Depuis Locke et Montesquieu, les concepteurs de systèmes de gouvernance de la vie publique ont eu à cœur de séparer les pouvoirs, et en particulier la fonction « exécutive » (mettre en œuvre les règles) et la fonction « juridictionnelle » (régler les litiges). Il est incontestable que le président d’une université dispose du pouvoir exécutif.
Malheureusement, il dispose aussi d’un pouvoir juridictionnel considérable, que rappelle le vademecum pour le traitement des manquements à l’intégrité scientifique. Non seulement c’est lui qui qualifie les possibles manquements et décide d’investigations, mais, surtout, c’est lui qui décide des suites à donner à ces investigations.
En pratique, l’impunité du président est donc garantie, même si ses manquements sont officiellement reconnus : il faudrait qu’il demande lui-même à la ministre de le traduire devant une instance disciplinaire ! Ainsi, à Grenoble, des manquements des deux derniers présidents et des plus hautes instances universitaires locales, aussi graves que ceux qui ont conduit à l’annulation des élections, ont d’abord été niés pendant des années.

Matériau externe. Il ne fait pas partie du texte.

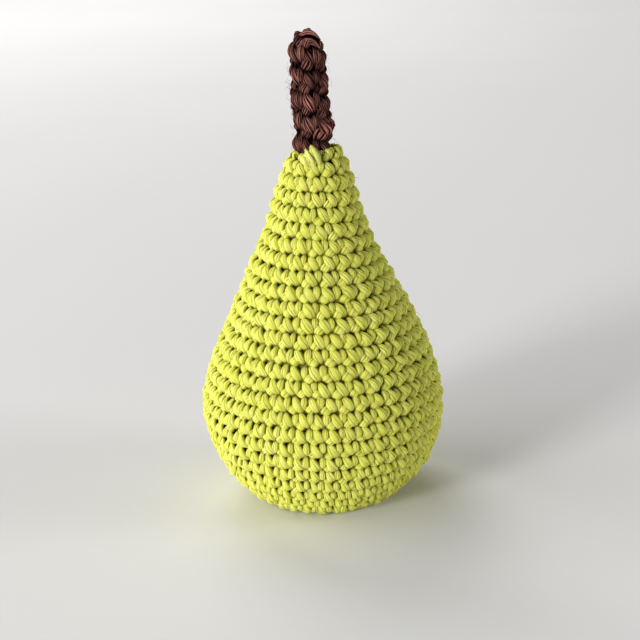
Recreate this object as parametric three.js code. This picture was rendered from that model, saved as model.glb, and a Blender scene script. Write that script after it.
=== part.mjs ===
// A crocheted toy pear: a stuffed cotton cover worked in rounds, with a crocheted stem sewn into its neck.
// Millimetres, +Z up. The origin is the middle of the flat base that the pear stands on.

import * as THREE from 'three';

// --- Driving dimensions -------------------------------------------------------------------------------

const BASE_RADIUS = 19.5;        // flat patch that the pear stands on
const BELLY_RADIUS = 46.3;       // widest place, at the crests of the rounds
const BELLY_HEIGHT = 38;
const BASE_FULLNESS = 12;        // how far the side runs on outwards before it turns up from the floor
const BELLY_FULLNESS = 21;       // how far below and
const SLOPE_FULLNESS = 22;       // above its widest place the side stays upright
const NECK_RADIUS = 15.6;        // where the long slope turns into the shoulder
const NECK_HEIGHT = 119;
const NECK_SLOPE = -0.22;        // change of radius with height at the neck
const NECK_RUN = 25;             // length below the neck that is all but straight
const SHOULDER_RUN = 8;          // and above it
const RIM_RADIUS = 7.8;          // last round, gathered around the stem
const RIM_FLAT = 1.5;            // its top is level for about this far
const BODY_HEIGHT = 137.6;

const ROUND_PITCH = 5.8;         // height of one crocheted round along the surface
const ROUND_RELIEF = 0.7;        // depth of the groove between two rounds
const CREST_START = 0.3;         // where the crest of a round starts and ends, in rounds
const CREST_END = 0.7;
const COVER_WALL = 4.6;          // a single crochet fabric is about two yarns thick
const RIM_BORE_RADIUS = 6.8;     // hole that the stem goes through
const RIM_BEVEL = 0.8;           // the rim rolls over into that hole
const RIM_DEPTH = 4;
const THROAT_DEPTH = 7;          // height over which that hole widens into the hollow
const HOLLOW_STEPS = 16;

const FILLING_EDGE = 1.5;        // the top edge of the filling is rounded off by this

const GAP = 0.3;                 // clearance between pieces that touch

const STEM_RADIUS = 6.7;
const STEM_FOOT_RADIUS = 6.2;    // squeezed by the neck
const STEM_FOOT_BEVEL = 1;
const STEM_SWELL = 1;            // above the rim it is back to its full width within this height
const STEM_TOP = 181;
const STEM_FOOT = 125;
const STEM_FOOT_X = 0.5;         // the foot is pushed in a little to the right of the middle
const STEM_PITCH = 8.3;          // its rounds are pulled taller than the cover's
const STEM_RELIEF = 0.65;
const STEM_BORE_RADIUS = 1.6;    // narrow hollow down the middle of the tube
const STEM_LEAN = THREE.MathUtils.degToRad(-1.9);
const CROWN_HEIGHT = 9;          // height of the dome that closes the stem
const CROWN_FULLNESS = 6;        // how much of that height stays nearly upright
const CROWN_FLAT = 3.2;          // how far out from the axis its top stays nearly level
const CROWN_STEPS = 6;

const STITCH_WIDTH = 5.8;        // the lime stitch that sews the stem to the rim
const STITCH_THICKNESS = 3.4;
const STITCH_SLANT = 2.4;        // how far its foot is to the right of its tip
const STITCH_OFFSET = -0.8;
const STITCH_FOOT = new THREE.Vector2(-13, 131.8);       // y and z of its foot, of its bend over the
const STITCH_BEND = new THREE.Vector2(-12.1, 137.7);     // shoulder and of its tip beside the stem
const STITCH_TIP = new THREE.Vector2(-7, 140.6);

const COVER_SIDES = 42;
const FILLING_SIDES = 32;
const STEM_SIDES = 20;
const LEAF_SIDES = 14;
const LEAF_RINGS = 12;

// --- Materials ----------------------------------------------------------------------------------------

const limeCotton = { color: 0xc4cf4e, roughness: 0.95, metalness: 0 };
const brownCotton = { color: 0x5e3229, roughness: 0.95, metalness: 0 };
const whiteFibre = { color: 0xf2f0ea, roughness: 1, metalness: 0 };

function namedMesh(name, geometry, finish) {
  const mesh = new THREE.Mesh(geometry, new THREE.MeshStandardMaterial(finish));
  mesh.name = name;
  return mesh;
}

// --- Outlines: x is the radius and y the height -------------------------------------------------------

const point = (radius, height) => new THREE.Vector2(radius, height);

// The pear's side, from the edge of the flat base to the rim, without the relief of its rounds.
function bodySide() {
  const slopeLength = Math.hypot(NECK_SLOPE, 1);
  const alongNeck = (distance) => point(
    NECK_RADIUS + (distance * NECK_SLOPE) / slopeLength,
    NECK_HEIGHT + distance / slopeLength,
  );
  const side = new THREE.CurvePath();
  side.add(new THREE.CubicBezierCurve(
    point(BASE_RADIUS, 0), point(BASE_RADIUS + BASE_FULLNESS, 0),
    point(BELLY_RADIUS, BELLY_HEIGHT - BELLY_FULLNESS), point(BELLY_RADIUS, BELLY_HEIGHT),
  ));
  side.add(new THREE.CubicBezierCurve(
    point(BELLY_RADIUS, BELLY_HEIGHT), point(BELLY_RADIUS, BELLY_HEIGHT + SLOPE_FULLNESS),
    alongNeck(-NECK_RUN), alongNeck(0),
  ));
  side.add(new THREE.CubicBezierCurve(
    alongNeck(0), alongNeck(SHOULDER_RUN),
    point(RIM_RADIUS + RIM_FLAT, BODY_HEIGHT), point(RIM_RADIUS, BODY_HEIGHT),
  ));
  return side;
}

// The point at fraction t of a side, moved inwards by depth at right angles to it.
function inset(side, t, depth) {
  const place = side.getPointAt(t);
  const tangent = side.getTangentAt(t);
  return point(place.x - depth * tangent.y, place.y + depth * tangent.x);
}

// Crests and grooves of the rounds along a side: a groove, the two shoulders of a crest, a groove, ...
function roundedRows(side, pitch, relief) {
  const rounds = Math.round(side.getLength() / pitch);
  const outline = [];
  for (let round = 0; round < rounds; round += 1) {
    outline.push(inset(side, round / rounds, round === 0 ? 0 : relief));
    outline.push(inset(side, (round + CREST_START) / rounds, 0));
    outline.push(inset(side, (round + CREST_END) / rounds, 0));
  }
  outline.push(side.getPointAt(1));
  return outline;
}

// The hollow of the cover, from the mouth of its bore down to the axis.
function hollowOutline(side, wall) {
  const outline = [];
  const last = side.getLength() - THROAT_DEPTH - wall;
  for (let step = 0; step <= HOLLOW_STEPS; step += 1) {
    const t = (last / side.getLength()) * (1 - step / HOLLOW_STEPS);
    outline.push(inset(side, t, wall));
  }
  outline.push(point(0, wall));
  return outline;
}

// --- Pieces -------------------------------------------------------------------------------------------

function cover() {
  const side = bodySide();
  const rim = [
    point(RIM_BORE_RADIUS, BODY_HEIGHT - RIM_BEVEL),
    point(RIM_BORE_RADIUS, BODY_HEIGHT - RIM_DEPTH),
  ];
  const outline = [
    point(0, 0),
    ...roundedRows(side, ROUND_PITCH, ROUND_RELIEF),
    ...rim,
    ...hollowOutline(side, COVER_WALL),
  ];
  return namedMesh('cover', new THREE.LatheGeometry(outline, COVER_SIDES), limeCotton);
}

// Loose fibre that fills the cover up to the foot of the stem, with a rounded top edge.
function filling() {
  const hollow = hollowOutline(bodySide(), COVER_WALL + GAP).reverse();
  const top = STEM_FOOT - GAP;
  const eaves = top - FILLING_EDGE;
  const above = hollow.findIndex((place) => place.y > eaves);
  const [last, next] = [hollow[above - 1], hollow[above]];
  const edge = last.clone().lerp(next, (eaves - last.y) / (next.y - last.y));
  const outline = [
    ...hollow.slice(0, above),
    edge,
    point(edge.x - FILLING_EDGE, top),
    point(0, top),
  ];
  return namedMesh('filling', new THREE.LatheGeometry(outline, FILLING_SIDES), whiteFibre);
}

// A tube of six-stitch rounds, closed over the top and open at its foot. Heights are from its foot.
function stemOutline() {
  const tall = STEM_TOP - STEM_FOOT;
  const inNeck = BODY_HEIGHT - STEM_FOOT;
  const eaves = tall - CROWN_HEIGHT;
  const wall = new THREE.LineCurve(point(STEM_RADIUS, inNeck + STEM_SWELL), point(STEM_RADIUS, eaves));
  const crown = new THREE.CubicBezierCurve(
    point(STEM_RADIUS, eaves), point(STEM_RADIUS, eaves + CROWN_FULLNESS),
    point(CROWN_FLAT, tall), point(0, tall),
  );
  const hollowTop = tall - STEM_RADIUS;
  return [
    point(STEM_BORE_RADIUS, 0),
    point(STEM_FOOT_RADIUS - STEM_FOOT_BEVEL, 0),
    point(STEM_FOOT_RADIUS, STEM_FOOT_BEVEL),
    point(STEM_FOOT_RADIUS, inNeck),
    ...roundedRows(wall, STEM_PITCH, STEM_RELIEF),
    ...crown.getPoints(CROWN_STEPS).slice(1),
    point(0, hollowTop),
    point(STEM_BORE_RADIUS, hollowTop - STEM_BORE_RADIUS),
    point(STEM_BORE_RADIUS, 0),
  ];
}

function stem() {
  const mesh = namedMesh('stem', new THREE.LatheGeometry(stemOutline(), STEM_SIDES), brownCotton);
  mesh.rotation.x = Math.PI / 2;
  const leaning = new THREE.Group();
  leaning.add(mesh);
  leaning.position.set(STEM_FOOT_X, 0, STEM_FOOT);
  leaning.rotation.y = STEM_LEAN;
  return leaning;
}

// A leaf of yarn along a path in the plane x = 0, whose ends are drawn to points. It slants across that
// plane from its foot to its tip.
function yarnLeaf(path, width, thickness, slant) {
  const leaf = new THREE.SphereGeometry(1, LEAF_SIDES, LEAF_RINGS);
  const vertex = leaf.attributes.position;
  for (let i = 0; i < vertex.count; i += 1) {
    const t = (1 + vertex.getY(i)) / 2;
    const across = (vertex.getX(i) * width) / 2 + slant * (0.5 - t);
    const outwards = (vertex.getZ(i) * thickness) / 2;
    const middle = path.getPointAt(t);
    const tangent = path.getTangentAt(t);
    vertex.setXYZ(i, across, middle.x - outwards * tangent.y, middle.y + outwards * tangent.x);
  }
  return leaf;
}

// It rises in front of the shoulder and bends over the rim to the stem.
function sewingStitch() {
  const path = new THREE.QuadraticBezierCurve(STITCH_FOOT, STITCH_BEND, STITCH_TIP);
  const leaf = yarnLeaf(path, STITCH_WIDTH, STITCH_THICKNESS, STITCH_SLANT);
  leaf.translate(STITCH_OFFSET, 0, 0);
  return namedMesh('sewing_stitch', leaf, limeCotton);
}

// --- The pear -----------------------------------------------------------------------------------------

function standUp(mesh) {
  mesh.rotation.x = Math.PI / 2;
  return mesh;
}

const pear = new THREE.Group();
pear.add(standUp(cover()), standUp(filling()), stem(), sewingStitch());

export default pear;
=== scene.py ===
"""A crocheted toy pear, laid stitch by stitch in lime and brown cotton yarn, standing on a pale floor."""

import math
from collections import namedtuple

import bpy
import numpy as np
from mathutils import Euler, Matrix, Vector, noise


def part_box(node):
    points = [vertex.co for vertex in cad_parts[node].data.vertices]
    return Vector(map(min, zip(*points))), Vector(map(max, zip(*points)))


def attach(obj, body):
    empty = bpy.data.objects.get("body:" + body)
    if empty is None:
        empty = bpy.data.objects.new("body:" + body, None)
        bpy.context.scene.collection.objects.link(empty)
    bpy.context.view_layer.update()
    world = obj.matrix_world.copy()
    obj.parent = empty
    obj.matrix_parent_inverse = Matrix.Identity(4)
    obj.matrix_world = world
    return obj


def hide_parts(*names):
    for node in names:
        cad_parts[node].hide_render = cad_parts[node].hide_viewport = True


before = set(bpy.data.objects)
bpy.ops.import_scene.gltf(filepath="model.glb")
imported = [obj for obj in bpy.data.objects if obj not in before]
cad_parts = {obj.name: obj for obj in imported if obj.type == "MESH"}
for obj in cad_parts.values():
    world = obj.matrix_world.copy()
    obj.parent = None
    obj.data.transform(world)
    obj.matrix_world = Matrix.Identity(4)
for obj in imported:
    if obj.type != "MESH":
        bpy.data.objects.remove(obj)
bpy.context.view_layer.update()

MM = 0.001
RANDOM = np.random.default_rng(31)


# --- Driving sizes, in metres ------------------------------------------------------------------------

cover_low, cover_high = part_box("cover")
stem_low, stem_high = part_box("stem")
filling_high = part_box("filling")[1]

BODY_HEIGHT = cover_high.z
BELLY_RADIUS = (cover_high.x - cover_low.x) / 2
BASE_RADIUS = 19.5 * MM
BELLY_HEIGHT = 38 * MM
BASE_FULLNESS = 12 * MM              # how far the side runs on outwards before it turns up
BELLY_FULLNESS = 21 * MM             # how far below and
SLOPE_FULLNESS = 22 * MM             # above its widest place the side stays upright
NECK_RADIUS = 15.6 * MM
NECK_HEIGHT = 119 * MM
NECK_SLOPE = -0.22                   # change of radius with height at the neck
NECK_RUN = 25 * MM                   # length below the neck that is all but straight
SHOULDER_RUN = 8 * MM                # and above it
RIM_RADIUS = 7.8 * MM
RIM_FLAT = 1.5 * MM                  # the top of the rim is level for about this far
LIP_RADIUS = 1.6 * MM                # and rolls inwards round this
LIP_TURN = math.radians(150)
MOUTH_TILT = 0.12                    # the mouth of the neck is lower on the left, where the spiral ends
SWAY = (                             # heights and how far the axis is to the right there, in millimetres
    (0, 0), (20, 0.5), (38, -0.5), (72, 0.5), (95, -0.5), (120, 0.2), (138, 0.8),
)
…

L’une des instances chargées d’instruire ces manquements était présidée par la personne mise en cause, ce qui n’a choqué aucun des représentants des institutions prestigieuses siégeant dans ce comité. La reconnaissance, en 2020, de ces manquements par trois chercheurs de renom extérieurs à Grenoble, puis par le collège de déontologie du ministère de l’enseignement supérieur et de la recherche, et enfin leur condamnation par un tribunal en 2021 n’ont donné lieu à aucune conséquence pratique.